The Bacchus Lounge
 Akron, Ohio         Date of Visit  04/27/12  

Sing along! I’m so excited, and I just can’t hide it! Not necessarily about lunch but the fact that lunch is just up the street from our first motorcycle shopping trip since I skidded my last ride off the road in the mountains. The trip takes us to Peninsula, just north of Cuyahoga Falls, which has a conjoined restaurant I have heard a great deal of advertising about but not necessarily favorable reports. After strolling through way too many chrome covered options we drove up the road a piece to Russo’s but didn’t go to Russo’s. Instead we drove round back to try the more laid back Bacchus Lounge. Russo’s and Bacchus share a kitchen which offers New Orleans style cuisine to Northeastern Ohio.
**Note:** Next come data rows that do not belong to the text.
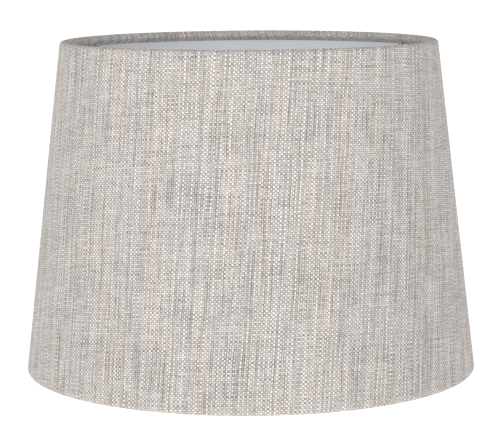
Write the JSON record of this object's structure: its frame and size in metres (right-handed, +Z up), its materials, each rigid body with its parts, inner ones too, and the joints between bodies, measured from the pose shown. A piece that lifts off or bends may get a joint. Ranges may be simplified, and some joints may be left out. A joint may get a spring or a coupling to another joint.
{
  "type": "lamp shade",
  "caption": "Tapered drum lamp shade: woven cloth on a stiff liner, rolled over wire rings, with a spoked fitter and a loose reducer ring.",
  "frame": {"origin": "middle of the bottom rim, on the plane the shade stands on", "axes": "+Z up the shade's axis towards the top rim, -Y to the front, the seam round the back, 20 degrees from +X towards +Y"},
  "size_m": [0.3, 0.3, 0.22],
  "materials": {
    "face_cloth": "grey-beige linen-look plain weave",
    "liner_sheet": "white translucent PVC sheet, satin",
    "tape": "clear double-sided tape, slightly yellow",
    "zinc_wire": "dull grey zinc plate on steel wire and pressed steel",
    "white_plastic": "white moulded plastic, satin"
  },
  "bodies": {
    "shade": {"face_fabric": "face_cloth", "pvc_liner": "liner_sheet", "seam_tape": "tape", "top_ring_tape": "tape", "bottom_ring_tape": "tape", "top_ring": "zinc_wire", "bottom_ring": "zinc_wire", "spoke_1": "zinc_wire", "spoke_2": "zinc_wire", "spoke_3": "zinc_wire", "fitter_ring": "zinc_wire"},
    "reducer": {"reducer_ring": "white_plastic"}
  },
  "joints": [
    {"name": "reducer_lift", "type": "slide", "parent": "shade", "child": "reducer", "axis": [0, 0, 1], "range_m": [0, 0.04]}
  ]
}
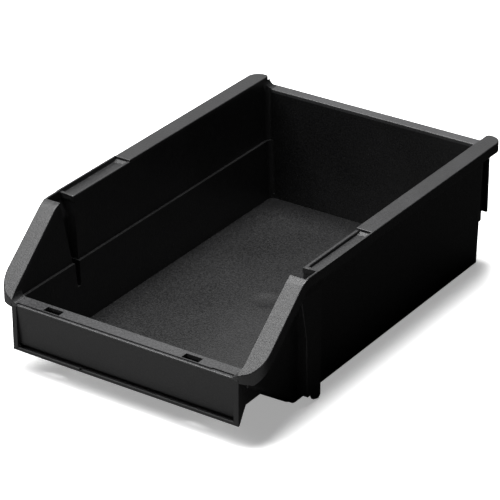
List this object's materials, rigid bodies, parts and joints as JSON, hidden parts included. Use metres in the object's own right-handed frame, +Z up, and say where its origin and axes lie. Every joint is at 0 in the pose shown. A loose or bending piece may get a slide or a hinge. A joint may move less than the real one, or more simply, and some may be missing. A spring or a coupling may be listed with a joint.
{
  "type": "stacking storage bin",
  "caption": "Open-fronted black plastic stacking bin with sloping side rims, a label panel, stacking channels and feet, and a rear hanging lip.",
  "frame": {"origin": "on the resting plane, under the middle of the overall box", "axes": "+X to the bin's right seen from its front, +Y from the label panel to the rear hanging lip, +Z up"},
  "size_m": [0.2, 0.3, 0.095],
  "materials": {
    "wall_plastic": "matte, fine moulded grain",
    "rim_plastic": "satin, fine moulded grain",
    "label_plastic": "matte, fine moulded grain"
  },
  "bodies": {
    "root": {"floor_pan": "wall_plastic", "front_wall": "wall_plastic", "rear_wall": "wall_plastic", "left_side_wall": "wall_plastic", "right_side_wall": "wall_plastic", "left_rail": "rim_plastic", "right_rail": "rim_plastic", "left_stack_channel": "rim_plastic", "right_stack_channel": "rim_plastic", "left_notch_guard": "rim_plastic", "right_notch_guard": "rim_plastic", "left_slope_rim": "rim_plastic", "right_slope_rim": "rim_plastic", "front_rim": "rim_plastic", "rear_rim": "rim_plastic", "left_rim_end": "rim_plastic", "right_rim_end": "rim_plastic", "label_panel": "label_plastic", "label_lip_left": "label_plastic", "label_lip_right": "label_plastic", "label_lip_bottom": "label_plastic", "left_apron_gusset": "wall_plastic", "right_apron_gusset": "wall_plastic", "left_stacking_foot": "wall_plastic", "right_stacking_foot": "wall_plastic", "rear_hanging_lip": "wall_plastic", "left_lip_rib": "wall_plastic", "right_lip_rib": "wall_plastic"}
  },
  "joints": []
}
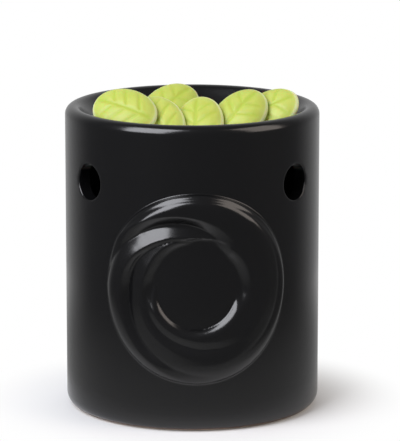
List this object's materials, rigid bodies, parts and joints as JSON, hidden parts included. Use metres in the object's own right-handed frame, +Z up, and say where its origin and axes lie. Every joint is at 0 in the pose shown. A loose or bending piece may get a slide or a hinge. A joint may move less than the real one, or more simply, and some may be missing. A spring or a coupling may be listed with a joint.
{
  "type": "essential oil burner",
  "caption": "Cylindrical black glazed burner with a swirl relief, round vents, a bowl of leaf-shaped wax melts in its top and a tealight behind an arched rear door",
  "frame": {"origin": "on the pot's axis, in the plane of its flat base", "axes": "+Z up along the pot; the swirl relief faces -Y and the arched door faces +Y; +X is to the right seen from the front"},
  "size_m": [0.1, 0.1035, 0.1277],
  "materials": {
    "black_glaze": "satin gloss black glaze over slip-cast clay",
    "melt_wax": "cast yellow-green wax, slightly translucent",
    "cup_aluminium": "thin pressed sheet, bright",
    "candle_wax": "poured white wax",
    "sustainer_steel": "bright rolled sheet",
    "wick_cotton": "braided cotton, waxed"
  },
  "bodies": {
    "burner": {"burner_body": "black_glaze"},
    "tealight": {"tealight_cup": "cup_aluminium"},
    "candle": {"tealight_wax": "candle_wax", "wick_sustainer": "sustainer_steel", "tealight_wick": "wick_cotton"},
    "melt_left": {"wax_melt_left": "melt_wax"},
    "melt_left_centre": {"wax_melt_left_centre": "melt_wax"},
    "melt_tall": {"wax_melt_tall": "melt_wax"},
    "melt_centre": {"wax_melt_centre": "melt_wax"},
    "melt_right_centre": {"wax_melt_right_centre": "melt_wax"},
    "melt_right": {"wax_melt_right": "melt_wax"},
    "melt_back_left": {"wax_melt_back_left": "melt_wax"},
    "melt_back_right": {"wax_melt_back_right": "melt_wax"},
    "melt_floor": {"wax_melt_floor": "melt_wax"}
  },
  "joints": [
    {"name": "tealight_out", "type": "slide", "parent": "burner", "child": "tealight", "axis": [0, 1, 0], "range_m": [0, 0.09]},
    {"name": "candle_lift", "type": "slide", "parent": "tealight", "child": "candle", "axis": [0, 0, 1], "range_m": [0, 0.02]},
    {"name": "melt_left_lift", "type": "slide", "parent": "burner", "child": "melt_left", "axis": [0, 0.7071, 0.7071], "range_m": [0, 0.05]},
    {"name": "melt_left_centre_lift", "type": "slide", "parent": "burner", "child": "melt_left_centre", "axis": [0, 0.7071, 0.7071], "range_m": [0, 0.05]},
    {"name": "melt_tall_lift", "type": "slide", "parent": "burner", "child": "melt_tall", "axis": [0, 0.7071, 0.7071], "range_m": [0, 0.05]},
    {"name": "melt_centre_lift", "type": "slide", "parent": "burner", "child": "melt_centre", "axis": [0, 0.7071, 0.7071], "range_m": [0, 0.05]},
    {"name": "melt_right_centre_lift", "type": "slide", "parent": "burner", "child": "melt_right_centre", "axis": [0, 0.7071, 0.7071], "range_m": [0, 0.05]},
    {"name": "melt_right_lift", "type": "slide", "parent": "burner", "child": "melt_right", "axis": [0, 0.7071, 0.7071], "range_m": [0, 0.05]},
    {"name": "melt_back_left_lift", "type": "slide", "parent": "burner", "child": "melt_back_left", "axis": [0, 0.7071, 0.7071], "range_m": [0, 0.05]},
    {"name": "melt_back_right_lift", "type": "slide", "parent": "burner", "child": "melt_back_right", "axis": [0, 0.7071, 0.7071], "range_m": [0, 0.05]},
    {"name": "melt_floor_lift", "type": "slide", "parent": "burner", "child": "melt_floor", "axis": [0, 0.7071, 0.7071], "range_m": [0, 0.05]}
  ]
}
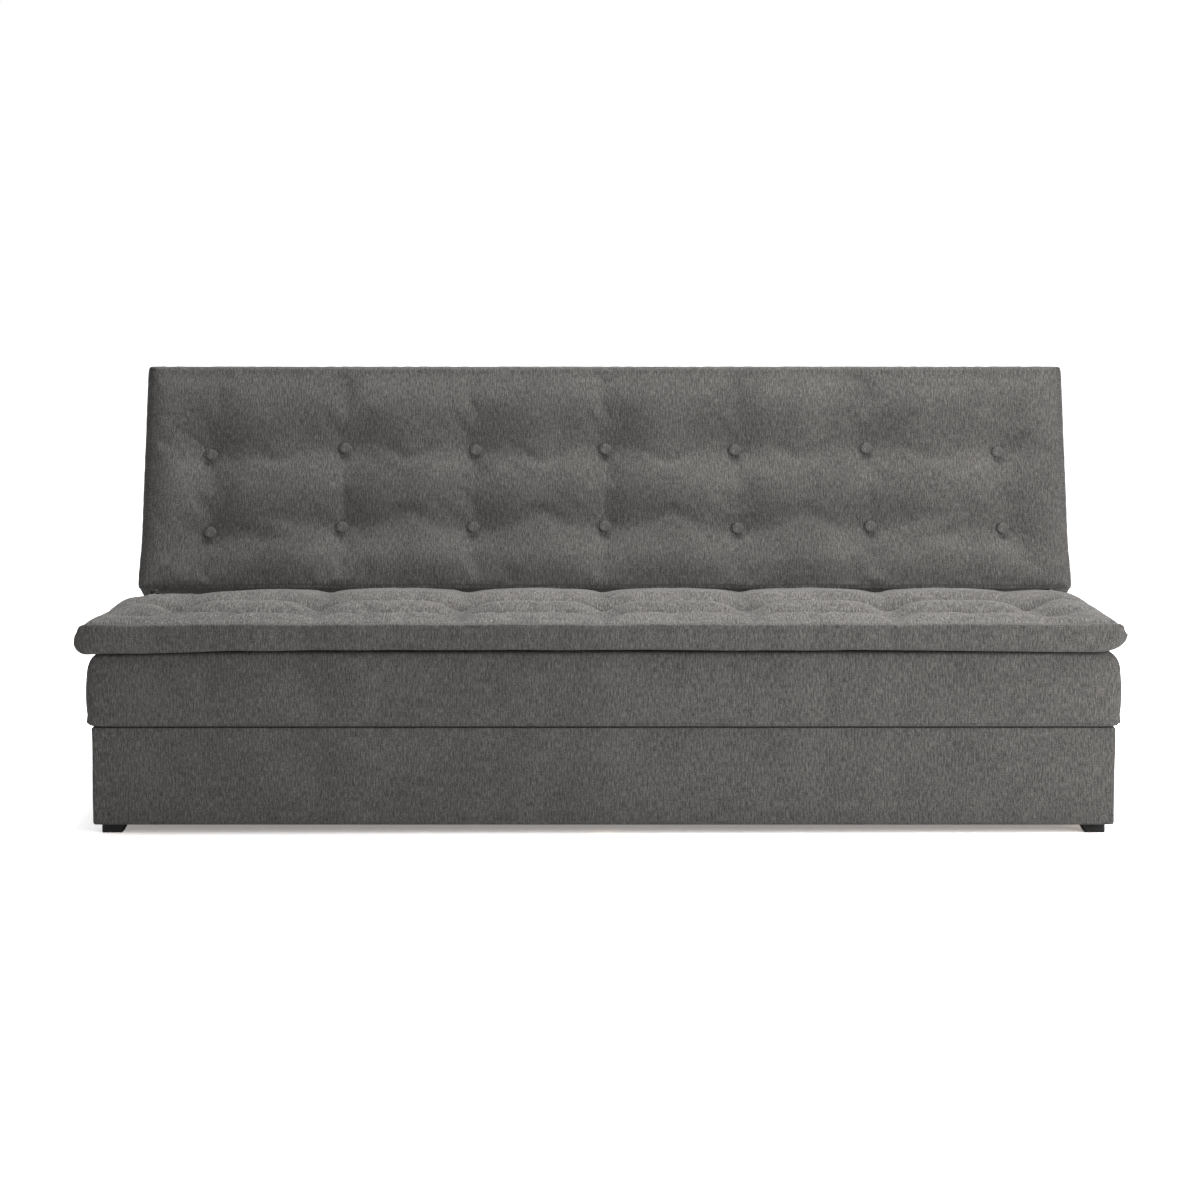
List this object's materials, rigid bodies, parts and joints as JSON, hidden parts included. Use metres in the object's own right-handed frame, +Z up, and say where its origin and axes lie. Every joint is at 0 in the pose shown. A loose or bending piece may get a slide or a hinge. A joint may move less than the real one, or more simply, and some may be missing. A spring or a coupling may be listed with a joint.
{
  "type": "click clack sofa bed",
  "caption": "Three-seat click clack sofa bed with a tufted seat topper, a tufted reclining back, ratchet hinges at the ends and a fabric storage box on low feet.",
  "frame": {"origin": "on the floor, under the centre of the whole sofa's box", "axes": "+X along the sofa to the viewer's right, +Y to the rear, +Z up; the front faces -Y"},
  "size_m": [1.9006, 0.9168, 0.8281],
  "materials": {
    "grey_fabric": "matte",
    "black_fabric": "matte",
    "wood_board": "matte",
    "black_plastic": "satin",
    "zinc_steel": "satin",
    "spring_steel": "satin"
  },
  "bodies": {
    "base": {"base_front_panel": "wood_board", "base_rear_panel": "wood_board", "base_left_panel": "wood_board", "base_right_panel": "wood_board", "base_bottom_board": "wood_board", "bottom_batten_left": "wood_board", "bottom_batten_centre": "wood_board", "bottom_batten_right": "wood_board", "corner_block_front_left": "wood_board", "foot_front_left": "black_plastic", "corner_block_front_right": "wood_board", "foot_front_right": "black_plastic", "corner_block_rear_left": "wood_board", "foot_rear_left": "black_plastic", "corner_block_rear_right": "wood_board", "foot_rear_right": "black_plastic", "base_fabric_cover": "grey_fabric", "hinge_bracket_left": "zinc_steel", "pivot_bolt_left": "zinc_steel", "pivot_nut_left": "zinc_steel", "hinge_bracket_right": "zinc_steel", "pivot_bolt_right": "zinc_steel", "pivot_nut_right": "zinc_steel"},
    "seat": {"seat_dust_cover": "black_fabric", "seat_webbing": "black_fabric", "seat_frame": "wood_board", "seat_lower_cushion": "grey_fabric", "seat_topper": "grey_fabric", "seat_arm_left": "zinc_steel", "hinge_cheek_left": "zinc_steel", "pawl_pin_left": "zinc_steel", "pawl_spring_left": "spring_steel", "seat_arm_right": "zinc_steel", "hinge_cheek_right": "zinc_steel", "pawl_pin_right": "zinc_steel", "pawl_spring_right": "spring_steel"},
    "pawl_left": {"pawl_left": "zinc_steel"},
    "pawl_right": {"pawl_right": "zinc_steel"},
    "backrest": {"back_frame": "wood_board", "back_board": "wood_board", "back_cushion": "grey_fabric", "back_rear_cover": "black_fabric", "back_arm_left": "zinc_steel", "back_arm_right": "zinc_steel", "back_button_lower_1": "grey_fabric", "back_button_lower_2": "grey_fabric", "back_button_lower_3": "grey_fabric", "back_button_lower_4": "grey_fabric", "back_button_lower_5": "grey_fabric", "back_button_lower_6": "grey_fabric", "back_button_lower_7": "grey_fabric", "back_button_upper_1": "grey_fabric", "back_button_upper_2": "grey_fabric", "back_button_upper_3": "grey_fabric", "back_button_upper_4": "grey_fabric", "back_button_upper_5": "grey_fabric", "back_button_upper_6": "grey_fabric", "back_button_upper_7": "grey_fabric"}
  },
  "joints": [
    {"name": "back_recline", "type": "hinge", "parent": "base", "child": "backrest", "pos_m": [0, 0.19165, 0.3669], "axis": [-1, 0, 0], "range_deg": [0, 69]},
    {"name": "seat_lift", "type": "hinge", "parent": "base", "child": "seat", "pos_m": [0, 0.19165, 0.3669], "axis": [-1, 0, 0], "range_deg": [0, 34.5]},
    {"name": "pawl_left_swing", "type": "hinge", "parent": "seat", "child": "pawl_left", "pos_m": [0, 0.17725, 0.33433], "axis": [1, 0, 0], "range_deg": [0, 9.2]},
    {"name": "pawl_right_swing", "type": "hinge", "parent": "seat", "child": "pawl_right", "pos_m": [0, 0.17725, 0.33433], "axis": [1, 0, 0], "range_deg": [0, 9.2]}
  ]
}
The Gumbo Ya Ya Was Warmly Deep And Pretty Tasty

We strolled in about an hour before they closed for the break between lunch and dinner. It was pretty quiet with just one other occupied table. Outside of the wobbly table the place appears pretty well put together and clean. The walls are adorned with pictures of musicians from NOLA which are dominated by one of our personal fav’s, Trombone Shorty. The room doesn’t have anywhere near the energy of a T-Bone show but we are at lunch, maybe it picks up at night. We were attended to by a diminutive and muted server who disproved the maxim that less gets done in a restaurant the less busy it is. She stayed on top of both tables while getting all of her side work done. The rest of the room might not make you think a bunch of New Orleans, but what about the food?

The online menu and the one of the table were vastly different which left us scrambling for some different options. We ordered a bowl of the gumbo ya ya, a smoked pulled pork sandwich, a shrimp poboy, onion rings and fries.

Poboy Tasted Fine, Roasted Red Peppers Were A Nice Touch

Overly Smoked Pork Ruined Excellent Bread

Actual New Orleanders we frequently eat with sought out a taste of home some time ago and found most of the dishes from Russo's too spicy to ingest. I was worried about the gumbo from Bacchus, it comes from the same kitchen. The bowl we had consisted of a dark and lightly spiced stew which was loaded with sausage and fowl and dressed with white rice. We actually both really enjoyed it.

The poboy is strikingly similar to the offering at Cajun Dave’s in Kent, Oh and really doesn’t beat out the version from the Blue Door in Cuyahoga Falls. But the one at the Blue Door was downright tasty. I haven’t been to Domilice's, Mahony’s, or Mother’s (YET!!!) in the actual Big Easy but I imagine the local grinders are getting some things right. The outstanding ingredient for the three locals I have tried is the bread. Like Pizza crust in New York there is something reportedly special about the poboy bread on the bayou and if it is better than these three rolls I can’t wait to get there. The shrimp were tender and cased in a corny crunch. Fully dressed it was an appetizing lunch. I splashed a bit of each of their hot sauces on the poboy. The roasted garlic was unmistakably loaded with the stuff while the savina hot sauce had a nice punch from the pepper but was dominated by a serious vinegary thump.  Not bad at all.

Well Seasoned Rings And Spicy Sauce

Malt Vinegar Powder On Fries? Super Genius! Like Wiley E. Coyote.

The pulled pork was less successful. Same bread, but the smoke on the meat had a pointed punch to it that threw the tender pork under the proverbial bus. The slaw on top is referred to as “Creole” but I couldn’t imagine what makes this cabbage and mayo mix Creole. The ancho BBQ sauce was actually really nice but was beat into submission by the sharp smokiness. The BBQ sauce also comes alongside the onion rings which were very nicely done with an interesting spice profile built into the batter which clings to the veg tenaciously with all the bending and twisting it takes to get them into the sauce. We ordered the fries with the malt vinegar powder. Oh, I am getting some of this stuff. The pungent bite of vinegar without the loss of crispness is glorious. The fries are well done in and of themselves.


Grand Marnier Lends Nice Citrus To Large Custard

Bread Pudding With Makers Bourbon Sauce Was Really Good

Stuffed, way stuffed, but when our server stopped by to whisper something about dessert we soon had a couple headed our way. A definite mistake in the stomach capacity department but it turns out the desserts are well done. A Grand Marnier crème brule was very well done with a crisp bitter crust topping a sweet and lightly bitter orange custard. The ramekin is large and couldn’t be finished but what could be managed was appreciated. Even better, by my estimation, was the “New Orleans” bread pudding with a Maker’s Mark Bourbon sauce. Rich eggy bread, baked with spices and sugar which was very nicely balanced with the vanilla and caramel bite of the bourbon. Our experience was better than expected. We will have to try the front room sometime soon.